Reservation Agreements: more details emerge of New Year trial

The Ministry of Housing, Communities and Local Government has given more details of the trial of reservation agreements likely to take place in the first quarter of 2020.

At a conveyancers’ conference, a MHCLG representative said the test would be conducted in two regions of the country, not yet selected; the conveyancers and agents who will be involved have also not been selected yet.The scope and details of the trial are still being assessed by a company instructed by the ministry.

It is likely that different variations of reservation agreement will be tested - for example, some may have a non-returnable deposit of £500 put down by the purchaser, while others may have a £1,000 sum, and others not involving any advance payment at all.

And it may be that if a corporate agency is approached to take part in the trial, different branches may have different types of reservation agreement to test - and some branches will continue one the existing buying process without any reservation agreement at all.

MHCLG’s lead officer on house buying reform, Matt Prior, was a key speaker at the Bold Legal LIVE! conference in London, held in conjunction with the ESTAS Conveyancers’ Awards.

Prior told conveyancers that his ministry’s research on the subject of fall-throughs suggested that between 25 and 33 per cent of house purchases collapsed mid-deal each year, costing consumers some £270m in wasted fees.

He said the process as it stood currently was riven with uncertainty for consumers.

Some 33 per cent of buyers had a major concern that the seller would change their mind and not accept their offer or withdraw the home from sale; meanwhile 45 per cent of vendors were concerned their buyer would have a change of heart part-way through the transaction.

Sixty six 66 per cent of sellers and 70 per cent of buyers were specifically worried that the sale would not make it to completion after theyd accepted an offer.

And 50 per cent of buyers and 70 per cent of sellers indicated they would be willing to enter into some kind of binding legal commitment after an offer was accepted.

Consequently, Prior said, the government was working with the industry to develop what he called “a short standardised reservation agreement which can be used in any transaction.” 

Poll: Will Reservation Agreements help cut fall throughs?

PLACE YOUR VOTE BELOW

  • Phil Priest

    i can only see this going horribly wrong and putting even greater pressure on first time buyers and causing people to stall putting their properties on the market.

    Say hello to a housing crisis by the government meddling with something else, just think fee ban and the poor tenants end up paying more in the long run.

  • Rob Hailstone

    I assume the point of the trial Phil, is to see what, if anything goes wrong.

    Phil Priest

    i agree Rob with the trial concept.
    There is no No1 issue with the transaction time. Sometimes its the buyers / sellers delaying it with slow documentation or being awkward. Sometimes its the solicitor, sometimes the agent, but also its the searches.

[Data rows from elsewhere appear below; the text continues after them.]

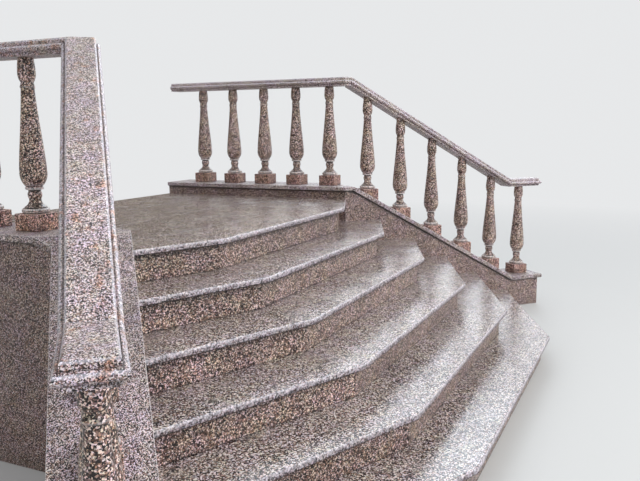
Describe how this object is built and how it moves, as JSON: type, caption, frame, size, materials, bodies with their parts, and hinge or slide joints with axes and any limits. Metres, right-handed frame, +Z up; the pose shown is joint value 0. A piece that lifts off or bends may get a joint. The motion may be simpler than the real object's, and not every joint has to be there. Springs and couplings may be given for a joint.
{
  "type": "outdoor entrance steps",
  "caption": "Fan-shaped granite entrance steps with a raised landing, low splayed side walls, turned balusters and a moulded stone handrail on both sides",
  "frame": {"origin": "on the ground, in the middle of the plan", "axes": "+X to the right for someone who faces the steps, +Y towards the house that the landing meets, +Z up"},
  "size_m": [5.6616, 3.2, 1.912],
  "materials": {
    "polished_granite": "polished speckled granite",
    "riser_granite": "honed speckled granite",
    "wall_granite": "honed speckled granite facing",
    "coping_granite": "weathered speckled granite",
    "block_granite": "sawn pink granite",
    "baluster_granite": "turned speckled granite",
    "rail_granite": "weathered mauve-grey granite",
    "core_concrete": "plain concrete"
  },
  "bodies": {
    "root": {"landing_core": "core_concrete", "step_core": "core_concrete", "landing_edging": "polished_granite", "landing_paving": "polished_granite", "riser_1": "riser_granite", "riser_2": "riser_granite", "riser_3": "riser_granite", "riser_4": "riser_granite", "riser_5": "riser_granite", "riser_6": "riser_granite", "tread_1": "polished_granite", "tread_2": "polished_granite", "tread_3": "polished_granite", "tread_4": "polished_granite", "tread_5": "polished_granite", "right_landing_wall": "wall_granite", "right_cheek_wall": "wall_granite", "right_landing_coping": "coping_granite", "right_rake_coping": "coping_granite", "right_end_coping": "coping_granite", "right_landing_blocks": "block_granite", "right_landing_balusters": "baluster_granite", "right_rake_blocks": "block_granite", "right_rake_balusters": "baluster_granite", "right_landing_rail": "rail_granite", "right_rake_rail": "rail_granite", "right_end_rail": "rail_granite", "left_landing_wall": "wall_granite", "left_cheek_wall": "wall_granite", "left_landing_coping": "coping_granite", "left_rake_coping": "coping_granite", "left_end_coping": "coping_granite", "left_landing_blocks": "block_granite", "left_landing_balusters": "baluster_granite", "left_rake_blocks": "block_granite", "left_rake_balusters": "baluster_granite", "left_landing_rail": "rail_granite", "left_rake_rail": "rail_granite", "left_end_rail": "rail_granite"}
  },
  "joints": []
}
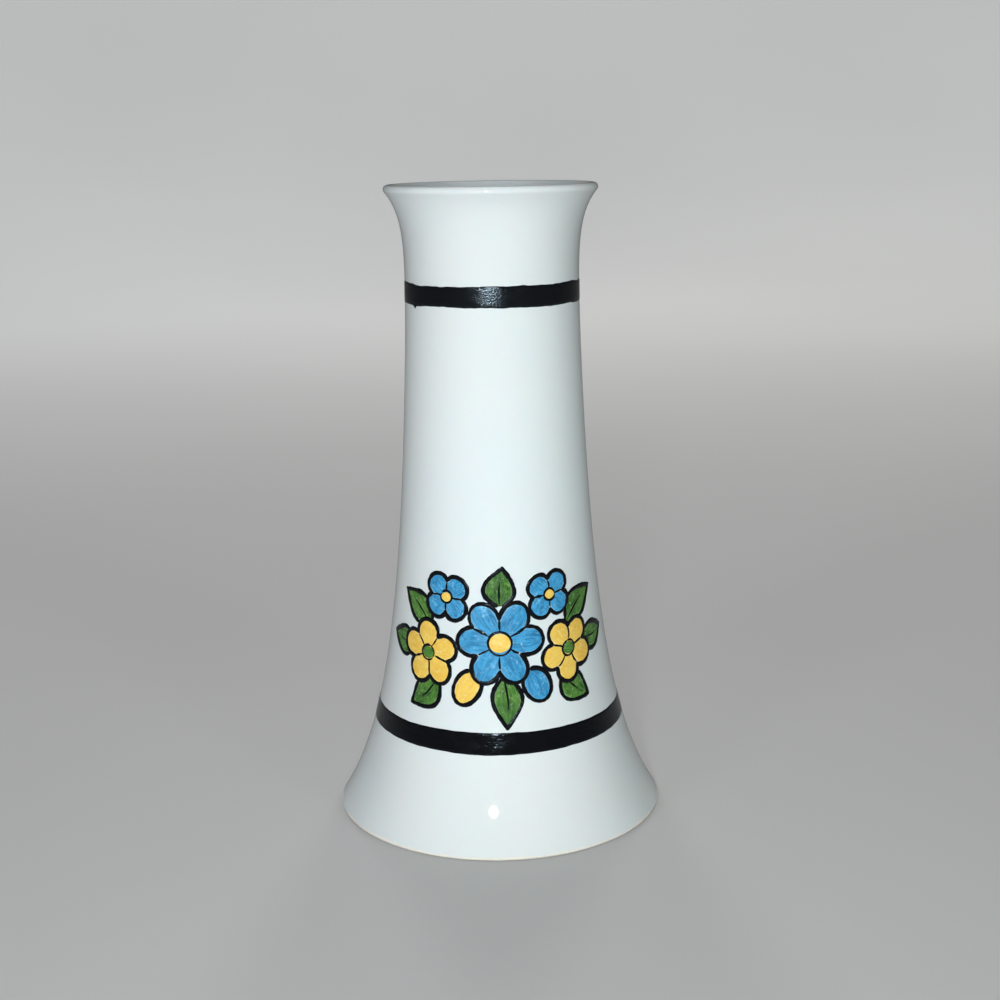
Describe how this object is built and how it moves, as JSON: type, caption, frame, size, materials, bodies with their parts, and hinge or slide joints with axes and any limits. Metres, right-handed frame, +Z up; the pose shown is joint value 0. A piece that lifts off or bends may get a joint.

    The Government speak of a land where unicorns roam where completion is 8 weeks but then Camden council is taking 50 days to return the local search. If the government fix the issue with local authority then it would help.

    Being part of the solution though is great, and together we will succeed.
    Do you have members of your BLG in Birmingham?

     
  • icon

    In times where consumers do not have a lot of spare cash, and certainly when purchasing a property after having already paid for survey fees and search fees, this is just another fee to find and could deter a purchase. The majority of transactions don't fall through because someone changes their mind, its generally due to someone in the chain being unable to obtain mortgage finance, adverse survey or something revealed during the conveyancing process of which a reservation fee will not provide the answer.

  • Matthew Payne

    Like with anything the government has introduced in the recent past it has to be properly stress tested, something they havent done with many pieces of legislation in the PRS which has had a negative fallout on tenants as many predicted for example. We have seen a similar attempt at this in the past with HIPs that failed spectacularly. Any beta testing should very much include whether it would further reduce transaction numbers which is a real possiblilty. I put together 1000s of deals over years gone by, with persuasion, one off viewings, local VIP work, spotaneity many of which would not have happened if I had been asking people for £1000 up front and where they may not get it back.

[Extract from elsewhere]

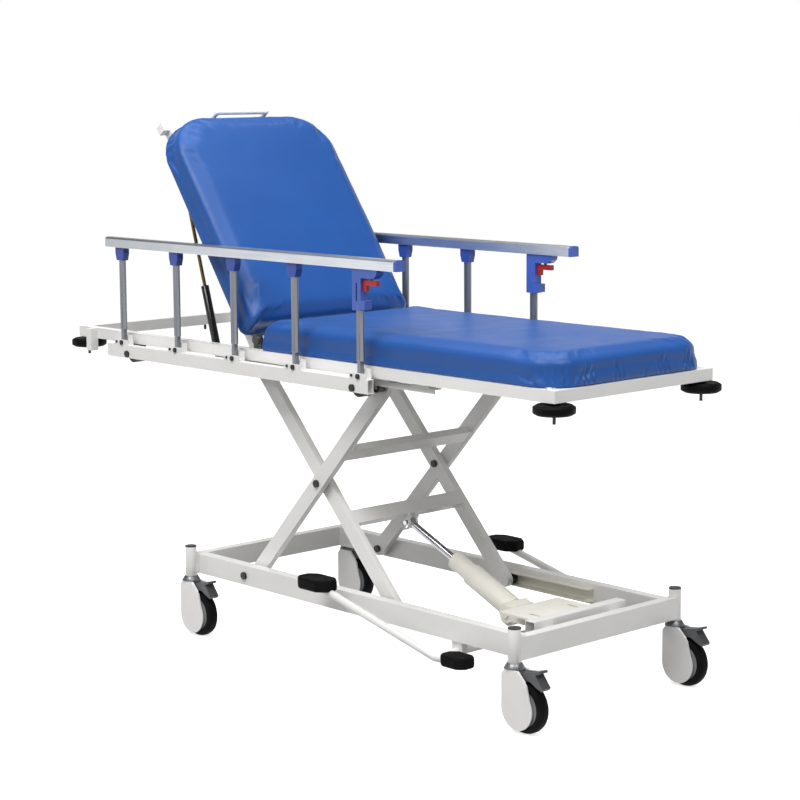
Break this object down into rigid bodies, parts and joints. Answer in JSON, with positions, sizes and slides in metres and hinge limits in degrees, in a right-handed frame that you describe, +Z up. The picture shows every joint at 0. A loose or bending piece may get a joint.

    One of the biggest challenges is always how a fall through is determined. Reasons can be manipluated by buyers and vendors, and then there are countless other mitigations, loss of employment, divorce, bereavement, promotions at work, illness that may influence why a buyer or vendor does not proceed. Defining fault/blame fairly seems like an impossible task especially as one comment has already suggested. How do you determine what is a bad survey result for example? Is there such a thing as a clean survey on a Victorian property, they have all got a bit of damp or loose roof slates. Some buyers pull out over such things, others will use them as excuses to pull out if they have seen a better property. I can't see how there can a workable template, there are too many variables, but if you make it too black and white, ie pull out or dont pull out, then tranasction numbers will plummet.

    Phil Priest

    i agree in full Matthew and lets be fair, buyers are only committed to the purchase on completion, some say exchange but any good solicitor can turn that over.

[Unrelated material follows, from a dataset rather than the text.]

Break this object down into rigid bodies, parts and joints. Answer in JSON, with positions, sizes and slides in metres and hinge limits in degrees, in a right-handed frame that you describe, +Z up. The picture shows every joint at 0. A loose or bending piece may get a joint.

    I see a future of transparency and earlier documentation which will reduce the time frame of the transaction and inturn reduce the number of non completions.

     
  • icon

    I keep scratching my head on this one. What's new? I and more than a few agents have been doing these for years, albeit not regularly. Of the two last year, one sale exchanged and completed fine, on the other the buyer took a calculated risk and could not exchange with the vendor keeping the few thousand pound deposit - it could have been the other way around. Nothing like adding a load of bureaucracy to a system which is already tried and tested and making out that it's something new.